Tuesday, December 07, 2010

New for the New Year: FROZEN ASSETS, an Iceland Crime Novel by Quentin Bates

The rush to translate Scandinavian fiction has made several good crime series from Sweden and Norway suddenly available in the United States. But sometimes there's no translator needed -- as with Quentin Bates, who lived for a decade in Iceland, married an Icelandic woman, but was originally from the United Kingdom and moved back there in 1990 to become a full-time journalist for a commercial fishing magazine (think small, with lots of business trips on and around boats and harbors).

When he began allocating one afternoon each week to a master's level program in writing, though, Bates also began a novel. And FROZEN ASSETS IS a good one, and will be available from Soho Crime in January -- just a few weeks from now.

A young, ambitious journalist for a tabloid, Skúli Snaedal is eager to meet Sergeant Gunnhildur. Her police team is small, rural, and rarely challenged by serious crime, in the small fishing town of Hvalvík. But she has a reputation as feisty and interesting, and Skúli's tip to interview her is a good one. On the other hand, sent to find her at a local lunch shed, he's not quite ready for salted fish and liquefied fat -- or for Gunnhildur.
The figure looked up and Skúli saw that, in spite of the broad shoulders, the solid woman with the short fair hair was not the bruiser Haddi had given him to expect. Although she would never be a beauty, she had an angular, handsome face that radiated authority. He wondered briefly if this was natural, or the product of a police career. ...

"You must be Gunnhildur?"

She nodded, scraping the bottom of the soup plate. "Known to every man and his dog as Gunna the Cop," she corrected. "And you must be the lad from Dagurinn. I suppose Haddi told you I'd be here, did he?"
Luckily for the young reporter, Gunna's conversational style involves turning every question around, grilling him thoroughly and saving him from eating the "traditional" style of food he can't handle. Even more luckily, he's arrived in town on the same day as the very unusual occurrence of an unidentified dead body off the pier, and Gunna is in hot pursuit of the man's identity -- and the reason for his death.
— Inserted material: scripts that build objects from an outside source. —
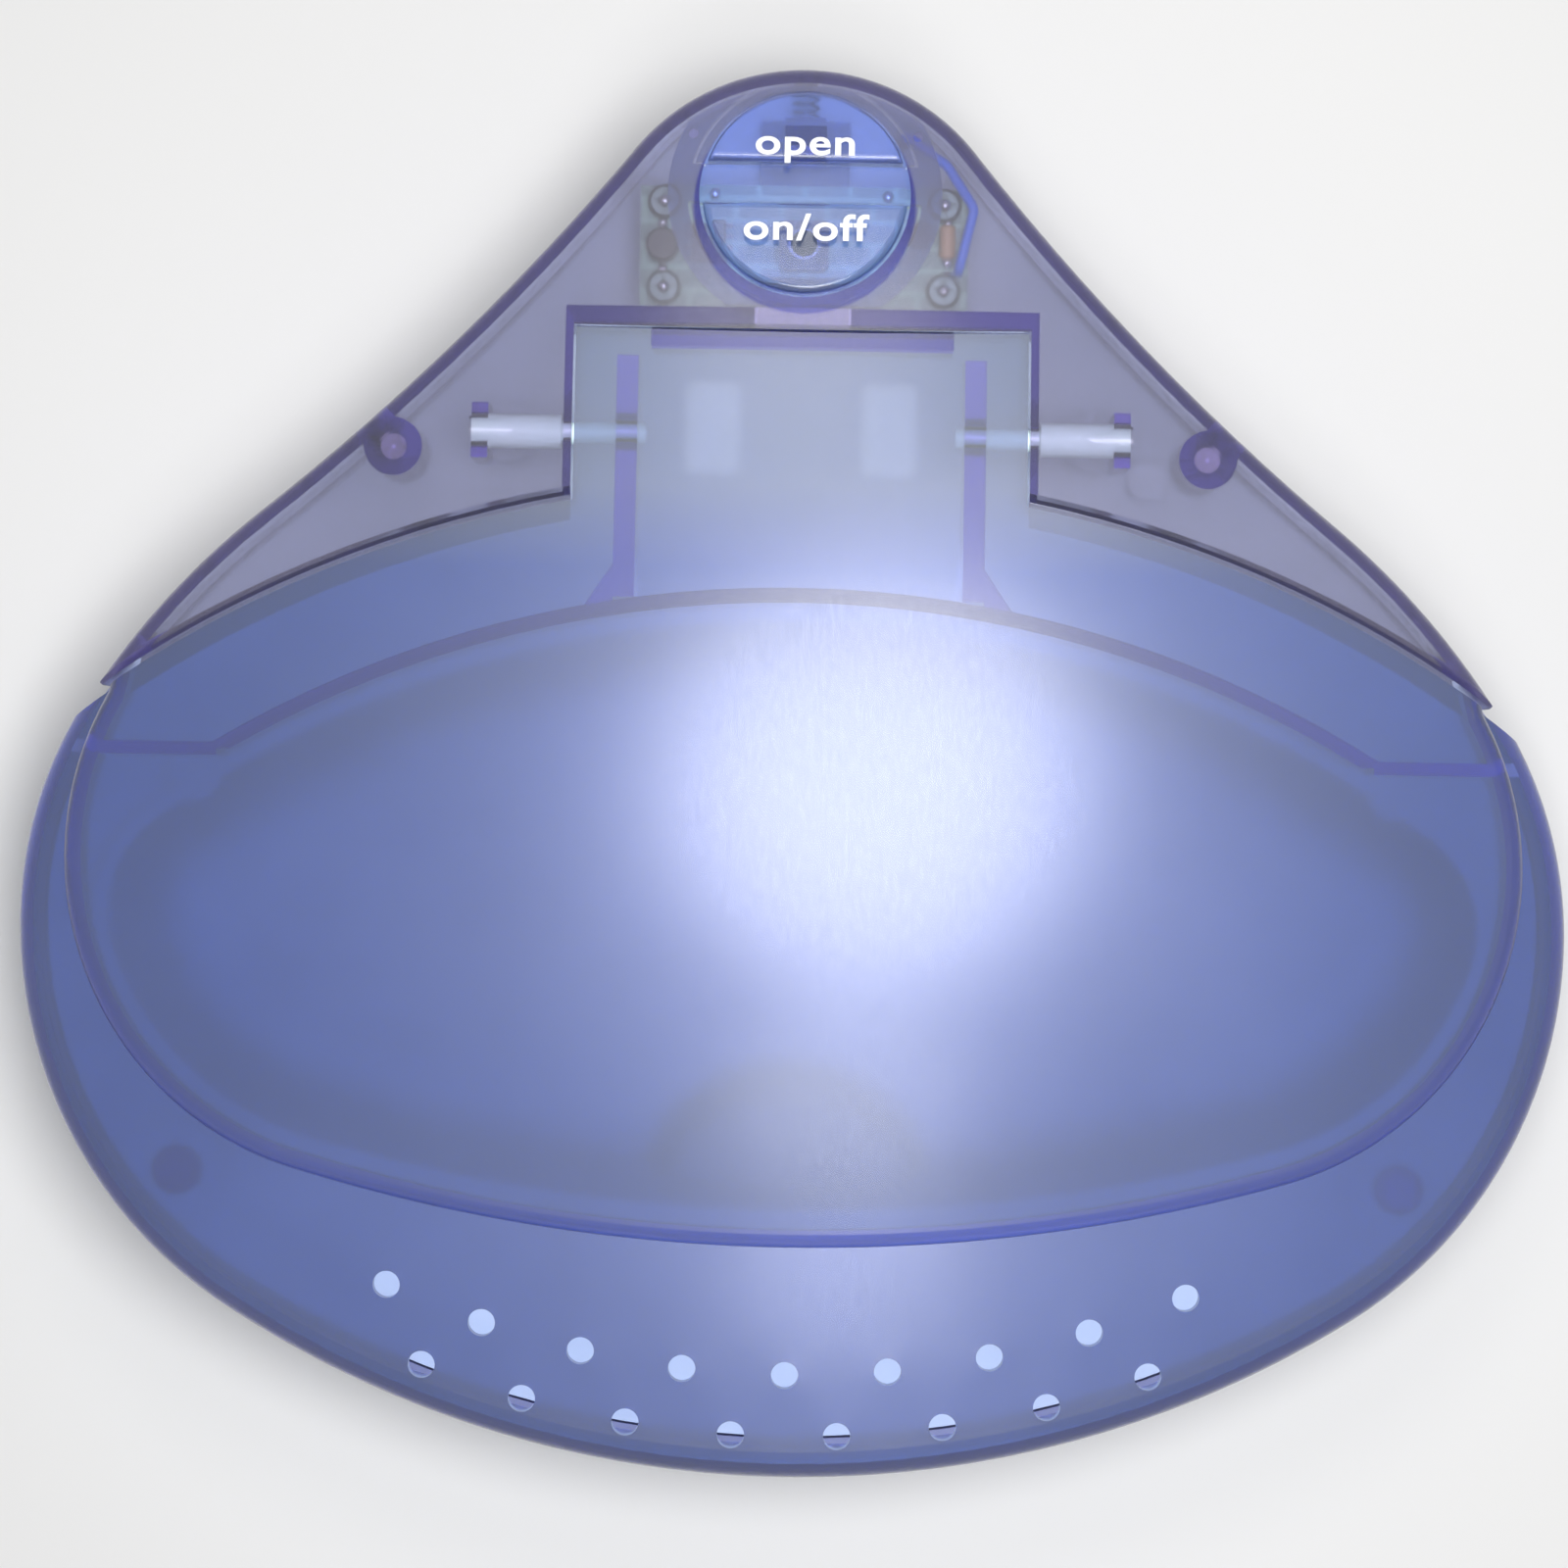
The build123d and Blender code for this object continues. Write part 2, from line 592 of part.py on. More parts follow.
# Rear cover: shell behind the seam, with walls along the seam and round the tab's well
well_half_width = tab_half_width + gap
well_rear_y = hinge_y + tab_radius + gap
cover_seam = seam_radius + seam_gap
pin_step_x = well_half_width + seam_wall
with BuildPart() as rear_cover:
    add(rear_block.part)
    add(prism(seam_disc(cover_seam), parting_z - 1, above), mode=Mode.SUBTRACT)
    # Bevel along the seam, so that the lid's edge can swing back and up
    seam_face = rear_cover.faces().filter_by(GeomType.CYLINDER).sort_by(
        lambda face: abs(face.radius - cover_seam)
    )[0]
    chamfer(
        seam_face.edges().filter_by(lambda edge: edge.center().Z > parting_z + gap),
        seam_relief,
    )
    with BuildPart(mode=Mode.PRIVATE) as hollow:
        add(prism(outline(shell), parting_z - 1, above))
        add(dome(shell), mode=Mode.INTERSECT)
        add(prism(seam_disc(cover_seam + seam_wall), parting_z - 2, above), mode=Mode.SUBTRACT)
        add(
            prism(
                strip(well_half_width + seam_wall, 0, well_rear_y + well_wall),
                parting_z - 2,
                above,
            ),
            mode=Mode.SUBTRACT,
        )
    add(hollow.part, mode=Mode.SUBTRACT)
    # Well under the tab: flat sides, rear wall cut round the hinge axis
    add(block(-well_half_width, well_half_width, 0, hinge_y, parting_z - 1, above), mode=Mode.SUBTRACT)
    add(
        block(-well_half_width, well_half_width, hinge_y - 1, well_rear_y, parting_z - 1, hinge_z),
        mode=Mode.SUBTRACT,
    )
    add(
        cross_bar(-well_half_width, hinge_y, hinge_z, tab_radius + gap, 2 * well_half_width),
        mode=Mode.SUBTRACT,
    )
    # Ledge that the lid's rear edge closes on
    with BuildPart(mode=Mode.PRIVATE) as ledge:
        add(prism(seam_disc(cover_seam + seam_wall), parting_z, above))
        add(prism(seam_disc(cover_seam - ledge_width), parting_z - 1, above + 1), mode=Mode.SUBTRACT)
        add(prism(oval(shell + 2 * gap), parting_z - 1, above + 1), mode=Mode.INTERSECT)
        add(dome(shell + gap), mode=Mode.INTERSECT)
        add(dome(shell + gap + ledge_thickness), mode=Mode.SUBTRACT)
        add(
            block(-well_half_width, well_half_width, 0, well_rear_y, parting_z - 1, above + 1),
            mode=Mode.SUBTRACT,
        )
    add(ledge.part)
    # Hinge ribs between the well's side walls and the outer walls
    for side in sides:
        with BuildPart(mode=Mode.PRIVATE) as rib:
            add(
                block(
                    side * hinge_rib_x - hinge_rib_thickness / 2,
                    side * hinge_rib_x + hinge_rib_thickness / 2,
                    hinge_y - 1.6 * pin_radius,
                    hinge_y + 1.6 * pin_radius,
                    hinge_z - hinge_rib_height,
                    above,
                )
            )
            add(dome(shell / 2), mode=Mode.INTERSECT)
        add(rib.part)
        with BuildPart(mode=Mode.PRIVATE) as post:
            foot = Plane(origin=(side * cover_post_x, cover_post_y, parting_z))
            add(rod(foot, cover_post_radius, above))
            add(dome(shell / 2), mode=Mode.INTERSECT)
        add(post.part)
        add(
            rod(foot, screw_radius + screw_fit, screw_length - deck_thickness + 1),
            mode=Mode.SUBTRACT,
        )
        # Stake that holds the key frame
        with BuildPart(mode=Mode.PRIVATE) as stake:
            add(rod(Plane(origin=(side * stake_x, stake_y, parting_z)), stake_radius, above))
            add(dome(shell / 2), mode=Mode.INTERSECT)
            add(dome(stake_foot_drop), mode=Mode.SUBTRACT)
        add(stake.part)
        # Bores for the hinge pin: a small one in the well's wall and a large one in the rib
        for bore_radius, inner_x, outer_x in (
            (pin_end_radius, well_half_width - 1, pin_step_x),
            (pin_radius, pin_step_x, pin_outer_x + gap),
        ):
            start_x = min(side * inner_x, side * outer_x)
            add(
                cross_bar(start_x, hinge_y, hinge_z, bore_radius + pin_fit, outer_x - inner_x),
                mode=Mode.SUBTRACT,
            )
    # Opening for the keys, and a window for the latch nose
    add(rod(Plane(origin=(0, key_y, parting_z)), key_hole_radius, above), mode=Mode.SUBTRACT)
    add(
        block(
            -latch_half_width - gap,
            latch_half_width + gap,
            well_rear_y - 2,
            well_rear_y + well_wall + gap,
            parting_z,
            latch_nose_z + latch_nose_height + 2 * gap,
        ),
        mode=Mode.SUBTRACT,
    )
save(rear_cover.part, "rear_cover")

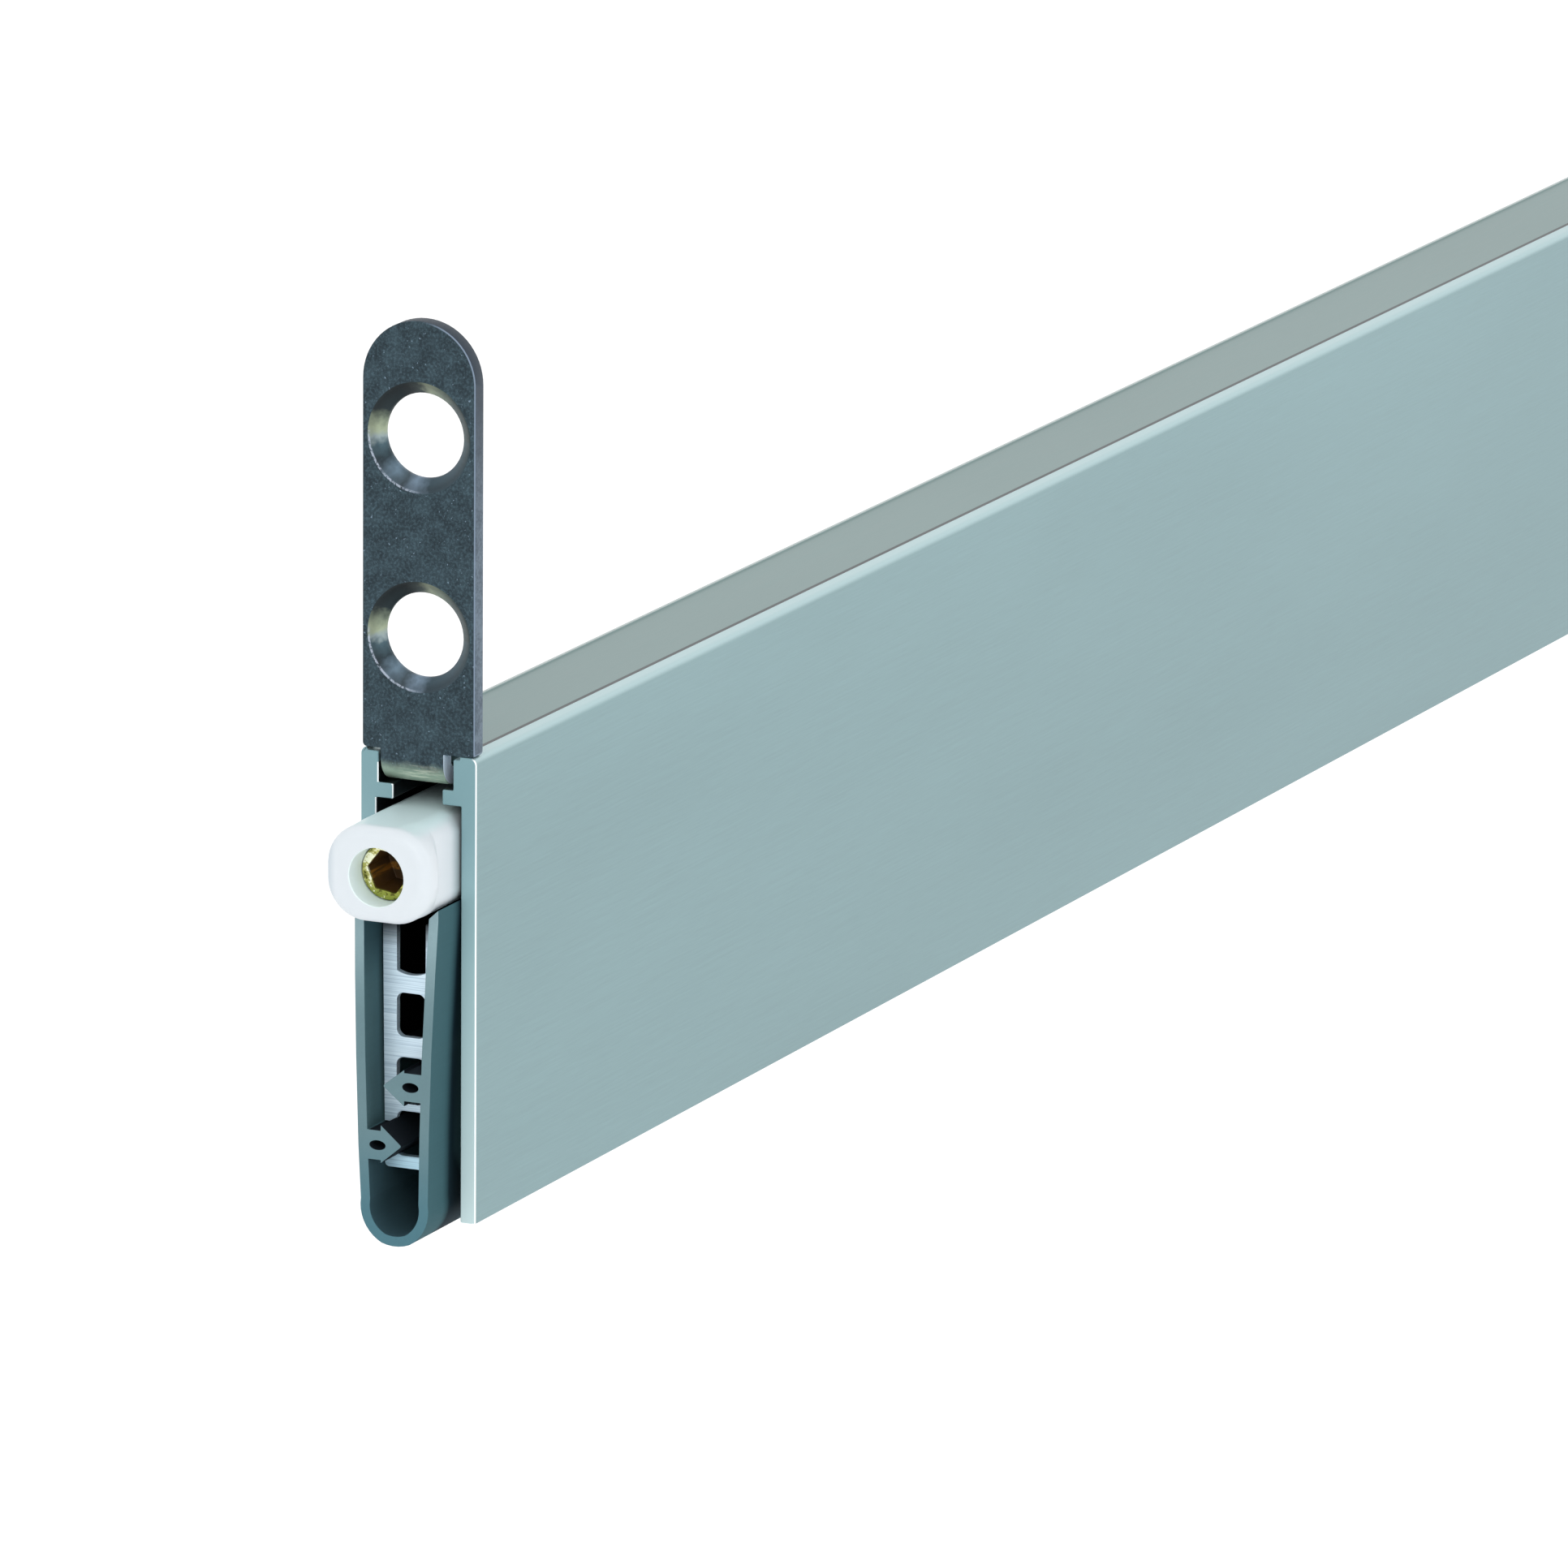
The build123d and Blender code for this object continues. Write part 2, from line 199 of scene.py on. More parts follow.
# Anodised aluminium: brushed along the length, cut ends in painted shade that pales towards the bottom, a
# painted highlight on the rounds of some cut edges.
# A pair that a step takes, here and below, is where a tone starts and where it is full.
aluminium = {
    "side": shown(125, 153, 157),
    "web": shown(109, 133, 132),
    "shadowLine": shown(30, 42, 46),
    "nearLipLight": shown(174, 200, 203),
    "farLipLight": shown(196, 206, 204),
    "cutTop": shown(116, 151, 158),
    "cutMiddle": shown(158, 192, 197),
    "cutBottom": shown(192, 214, 216),
    "edgeHighlight": shown(246, 252, 254),
    "inside": shown(14, 22, 26),
    "halfLength": 167.5 * mm,
    "edge": 0.1 * mm,
    "nearLip": 2.84 * mm,
    "farLip": 3.59 * mm,
    "lipHeights": (-0.3 * mm, 0.05 * mm),
    "webHeights": (-0.45 * mm, -0.1 * mm),
    "lineFromLip": (-0.54 * mm, -0.46 * mm),
    "underPlate": (166.2 * mm, 166.35 * mm),
    "bottom": -29.85 * mm,
    "bottomToTop": (0.98, 1.07),
    "hollowHalf": (-3.05 * mm, -2.98 * mm),
    "hollowDepth": (0.72 * mm, 0.76 * mm),
    "cutDepths": (0.0, 14 * mm),
    "cutLowHeights": (-12 * mm, -28.05 * mm),
    "highlightSide": (3.62 * mm, 3.9 * mm),
    # face across the width, lower and upper end of its edge with the painted highlight
    "highlightFaces": (
        (2.8 * mm, -2.05 * mm, -0.75 * mm),
        (1.77 * mm, -3.02 * mm, -2.05 * mm),
        (2.95 * mm, -29.9 * mm, -3.02 * mm),
    ),
}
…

What looks like the casual drowning of a late-night drunk turns out to be far more ominous, the start of what may even be multiple murders, and the little fishing town is enmeshed in pivotal events on the eve of the 2008 banking collapse of Europe. But that's a long way off from the crime-solving that Gunna determines to pursue, with a fierce competence that surprises her co-workers, friends, and boss.

author Quentin Bates
Bates has turned out a great read, a really surprising first novel that clearly comes from plenty of adventures of his own, as well as a good sense of suspense and of humor. Better yet, this is the first of a two-book package, so there's definitely a second Gunnhildur mystery on the way. I'll be lining up to grab a first printing of the US hardcover edition when it rolls out at the first of the year.

Note: The UK edition of this book is titled FROZEN OUT.